Gordon Ramsay London Evening Standard & Gold Bars
What do Gordon Ramsay, the London Evening Standard, Brian Johnson and gold bars have in common?
Abuse of Media Power and Lack of Responsibility
Gordon Ramsay successfully sued Brian Johnson for libel after the L.E.S. published an inaccurate article alleging that Gordon's programme used fake scenes, and other inaccuracies.
We had never heard of Brian Johnson before
False misleading journalism, and lack of apology.
According to The Guardian*:
Gordon Ramsay Wins Damages Over 'Faked Scenes' Allegation
Wednesday June 21, 2006
It was the episode in which Gordon Ramsay was seen retching after being fed a rancid scallop. Later, the chef who gave him a "signature" dish of scallops, black pudding and hollandaise sauce admitted he could not even cook an omelette.
Yesterday the most memorable episode of the Channel 4 series Ramsay's Kitchen Nightmares, in which the chef used variations of the word "fuck" 111 times in the course of an hour, was the subject of a libel action at the high court in London.
Ramsay and the programme makers accepted £75,000 damages and an apology from the London Evening Standard after allegations in an article claiming that some scenes shot at Bonaparte's restaurant in Silsden, West Yorkshire, had been faked to make average restaurants look like a hazard to public health.
Ramsay's solicitor, Keith Schilling, said the article, by Brian Johnson, alleged that Ramsay's programme drove some restaurants out of business.
Mr Schilling told the hearing: "The defendants published an article on November 3 2005 which alleged that the programme specialised in cynically faking scenes to make average restaurants look like public health hazards, driving some out of business. It alleged the claimants were guilty of 'gastronomic mendacity' by installing an incompetent chef and fabricating culinary disasters in order to wreck Bonaparte's reputation."

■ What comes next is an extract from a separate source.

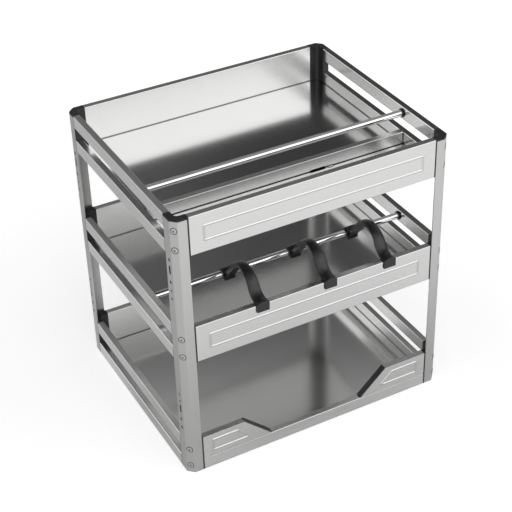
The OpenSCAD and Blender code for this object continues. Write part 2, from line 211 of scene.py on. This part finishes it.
def brushed_steel(name, axis, shade, roughness, spread, anisotropy,
                  reach=2.5 * MM, alone=False, shaded_flanks=False):
    """Stainless sheet with hair-fine brush lines along one axis and faint blotches, with painted
    shade in its seams and corners and, if asked, on the beads' flanks.
    """
    material, tree, shader = new_material(name)
    hairs = noise(tree, along(axis, 30, 1700), detail=2)
    streaks = noise(tree, along(axis, 14, 520), detail=2)
    blotches = noise(tree, even(11), detail=4)
    lines = number(tree, "ADD", mapped(tree, hairs, 0, 0.8), mapped(tree, streaks, 0, 0.2))
    colour = mixed(tree, lines, opaque(shade, factor=0.96), opaque(shade))
    # painted shade on the beads' flanks, by their facing
    if shaded_flanks:
        colour = paint_flank_shade(tree, colour, shade)
    gloss = mapped(tree, lines, roughness - spread, roughness + spread, 0, 1)
    uneven = mapped(tree, blotches, -spread / 2, spread / 2)
    tangent = add(tree, "ShaderNodeTangent", direction_type="RADIAL", axis=axis.upper())
    fill(tree, shader, Metallic=1, Anisotropic=anisotropy, Tangent=tangent.outputs["Tangent"],
         # the base colour carries painted shade in seams and corners
         Base_Color=shaded_in_creases(tree, colour, reach, power=2, alone=alone),
         Roughness=number(tree, "ADD", gloss, uneven),
         Normal=bumped(tree, mapped(tree, hairs, 0, 1), strength=0.004, depth=0.01 * MM))
    return material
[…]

It was claimed that Ramsay, the programme makers, Optomen Television, and Patricia Llewellyn, managing director of Optomen, had been libelled. Mr Schilling said: "No scenes had been faked ... the restaurant was in financial difficulty before the programme was filmed, the chef was not installed by the claimants."
Representing the Evening Standard, barrister Adam Cannon apologised for the distress and embarrassment caused by the article, which was accepted as false.
After the settlement, before Mr Justice Eady, Ramsay said: "I won't let people write anything they want to about me. Even I have limits and on this occasion the line was crossed. I am satisfied with today's apology."
Mr Schilling said that both Ramsay and Ms Llewellyn had suffered distress, with their integrity and credibility attacked. He said all three claimants had suffered damage to their reputations.
In the show, Ramsay, holder of three Michelin stars, had arrived at Bonaparte's to find it struggling. He was sick after he ate a scallop-based dish, which he pronounced "fucking minging". The kitchen was filthy and there were punnets of rotting strawberries.
The chef, Tim Gray, was later sacked and said afterwards: "I can't cook as well as I thought I could, clearly."
Although we would prefer to hear Gordon Ramsay with a fewer F*** words, we guess it is part of his style, and it seems to be quite effective judging from his culinary reputation, and the acclaim and success of his many restaurants. Gordon's management style appears to be diametrically opposed to that of Anton Mossiman, who runs his kitchens with quiet calm and organisation. We do not of course suggest that Ramsay is not organised or efficient. We understand it must be difficult keeping a widely varied restaurant staff constantly motivated. In recent months I have suggested that we invite Gordon Ramsay to visit our premises, and wonder what he would say about our procedures.
We have also enjoyed watching Gordon's excellent TV programmes in which he attempts to help or save struggling restaurants. The differing degrees of success surely depend on the attitudes of the owners, and whether they accept and retain what they have been shown. Naturally, we expect some of the scenes may have been dramatised or edited, and may previously have wondered how bad the restaurants originally were. Now, thanks to what has been admitted as false reporting, we can rest assured that Ramsay's programmes reflect an accurate view of the catering establishments featured. How and why the false reports came to be, we may never know, and this aspect of the affair would probably be the most illuminating.
We ourselves have encountered the occasional problem with inaccurate and inventive journalists, although fortunately they appear to have realised their errors, and not published defamatory material. Mostly the pressmen we encounter are only too happy to be able to use the goldmine of useful and accurate information on this and our other websites. Some even take note that we include useful "public interest" pages, giving advice and urging caution when dealing with a small number of other parties. We detest dishonesty in business, and also in journalism. We applaud those who have the time and resources to take countermeasures to defend their justified reputations. At the same time we detest those, such as the late Robert Maxwell, who abuse their power, wealth and influence. We will say no more!
* We have removed a name from our copy of this article.